Lack of notification of plan existence
A 401(k) plan must have a definite written program communicated to employees, in order to avoid a violation. It is mandatory that future employees, as well as current employees, are notified of the existence of the ESOP or 401(k) plan. Not notifying the employees could cause disqualification.
In addition, one is cautioned against using independent contractors to avoid offering the stock to the employees. If at a later date the independent contractor is reclassified as an employee, this could disqualify the entire plan, as well as causing other problems.
Plan Assets used for Personal Expenses
The disqualification of the plan came about because the corporation purchased a recreational vehicle for the shareholder.

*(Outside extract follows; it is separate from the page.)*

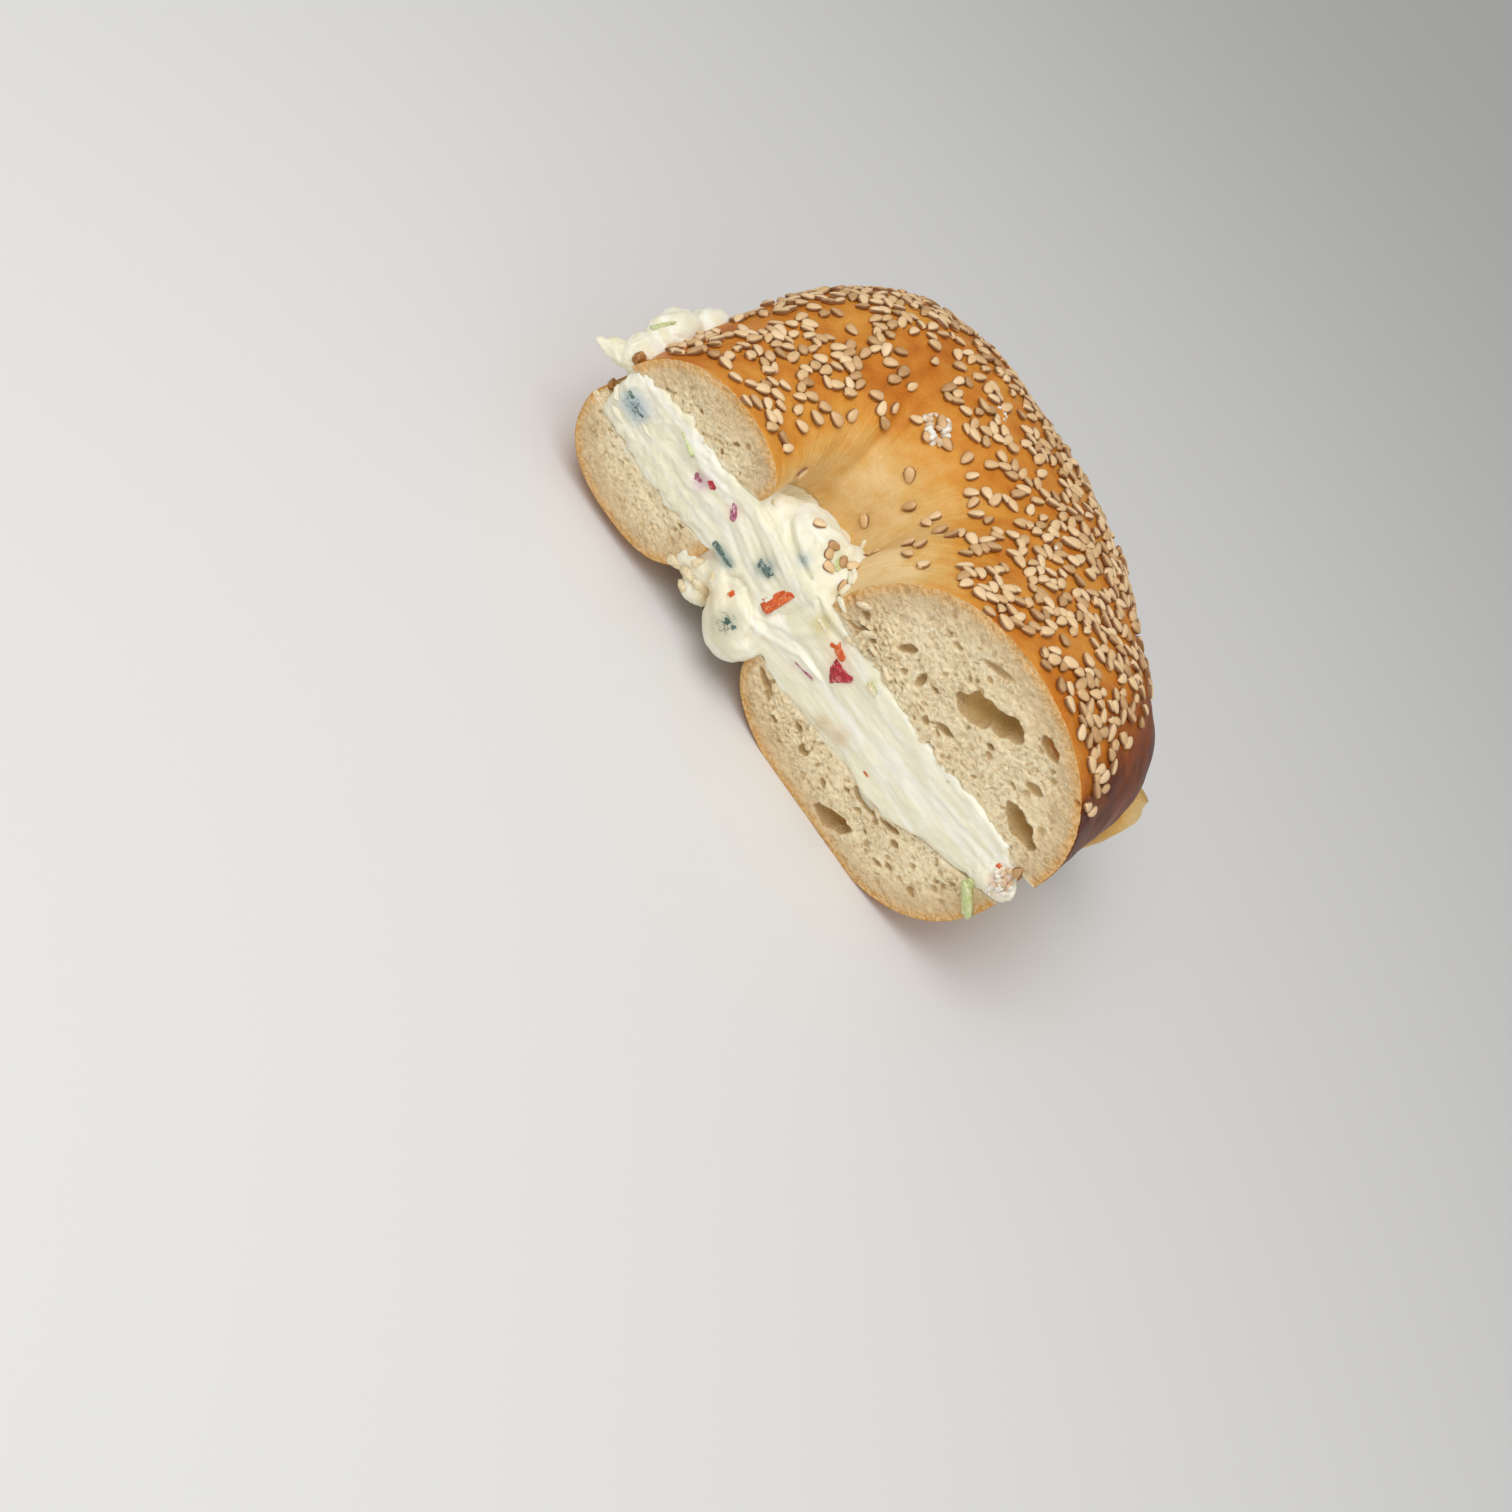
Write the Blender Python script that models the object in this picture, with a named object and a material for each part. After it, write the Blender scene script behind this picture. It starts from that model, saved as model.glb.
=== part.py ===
"""Half of a sesame bagel with vegetable cream cheese, lying on its heel.

The bagel is a ring of sections between its hole and its outline. Stations run from the knife's
right cut (0) round the back (0.5) to its left cut (1). Both cuts lie in one upright plane.
Sizes that change round the ring are given as (right cut, back, left cut).
"""
import math
import random

import bmesh
import bpy
from mathutils import Matrix, Vector, noise

# Driving dimensions, in millimetres
OUTLINE_CENTRE = 1.4         # the bagel's outline in plan, along the cut
OUTLINE_HALF_WIDTH = 60.0
OUTLINE_DEPTH = 84.5         # how far behind the cut it reaches
OUTLINE_LEAN = -18.0         # the back leans towards the thin arm
HOLE_CENTRE = -11.6          # the bagel's hole in plan, likewise
HOLE_HALF_WIDTH = 11.8
HOLE_DEPTH = 25.0
HOLE_LEAN = -4.0
PLAN_POWER = 2.6             # fullness of both curves, 2 is an ellipse
PLAN_CENTRE = (-1.52, 40.57) # middle of the whole piece's box, moved to the origin

CROWN_TOP = (60.6, 57.5, 44.2)
CROWN_POWER = 2.2
CROWN_LEAN = (0.0, 1.5, 4.0)            # the top leans in towards the hole
HEEL_EXTRA_HALF_WIDTH = (1.4, 0.6, 1.0)
HEEL_SHIFT = (-2.4, 1.0, 1.4)           # the heel sits off the crown, outwards
HEEL_SINK = 1.2                         # depth pressed flat where the heel rests
HEEL_LIFT = 4.2                         # the thin arm's underside clears the plate
HEEL_POWER = 2.4
LIP_REACH = 10.0                        # torn lip of the heel beyond the crown
LIP_RISE = 7.0                          # it curls up against the crown
LIP_STATION = 0.14
LIP_SPREAD = 0.052
LIP_SHARPNESS = 4            # power that keeps the lip at the outer edge
SHOULDER_REACH = 9.4                    # both breads bulge here on the outside
SHOULDER_STATION = 0.115
SHOULDER_SPREAD = 0.07
HOLE_BULGE = 3.0                        # the crown's thick arm swells into the hole here
HOLE_BULGE_STATION = 0.10
HOLE_BULGE_SPREAD = 0.08

UPPER_SEAM_INNER = (34.3, 27.0, 34.6)   # between crown and cheese
UPPER_SEAM_MIDDLE = (31.6, 32.0, 30.8)
UPPER_SEAM_OUTER = (34.0, 33.0, 28.6)
LOWER_SEAM_INNER = (13.8, 14.0, 18.6)   # between cheese and heel
LOWER_SEAM_MIDDLE = (16.2, 17.0, 16.6)
LOWER_SEAM_OUTER = (25.2, 23.0, 18.2)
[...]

The purchase used some of the money received in exchange for the stock of the corporation in a ROBS plan.
Stock sale must be a transaction for adequate consideration
In order to avoid a prohibited transaction dealing with the purchase price of the stock, it is imperative that an evaluation of the business be made proving that the stock sale as part of the ROBS was for adequate consideration.
Improper use of funds to pay for promoter fees
This is an area that the IRS has been scrutinizing. When a corporation uses part of its cash raised from the sale of the stock to pay the fee of the promoter of the ROBS plan, this can be seen as an indirect use of plan asset and thus a prohibited transaction.
Discrimination in favor of highly compensated employees
A well-known ERISA attorney, Natalie Choate, reports the IRS’s best argument in disarming a ROBS plan which has employees, is to disqualify the plan if the stock was not offered to the rank and file.
Failure to issue a form 1099-R when the asset are rolled over into the ROBS plan
As with all qualified plans, it is imperative that the proper tax returns and forms are all filed on a timely basis including the form 1099-R.
Failure to file 5500’s
As above, it is also imperative to have a reputable qualified pension plan attorney and/or actuary to assure the appropriate plan rules and formalities are being followed including the preparation of form 5500.
The IRS to date has not issued any specific adverse rulings but, the IRS does scrutinize these types of arrangements and even though not issuing any adverse rulings, has issued literature as to the technical reasons why they might be seen as problematic. As with all sophisticated planning, it is important to consult with the appropriate advisors in order to comply with the complex rules involved in a ROBS plan. It is very easy to make a simple mistake and have the entire plan disqualified.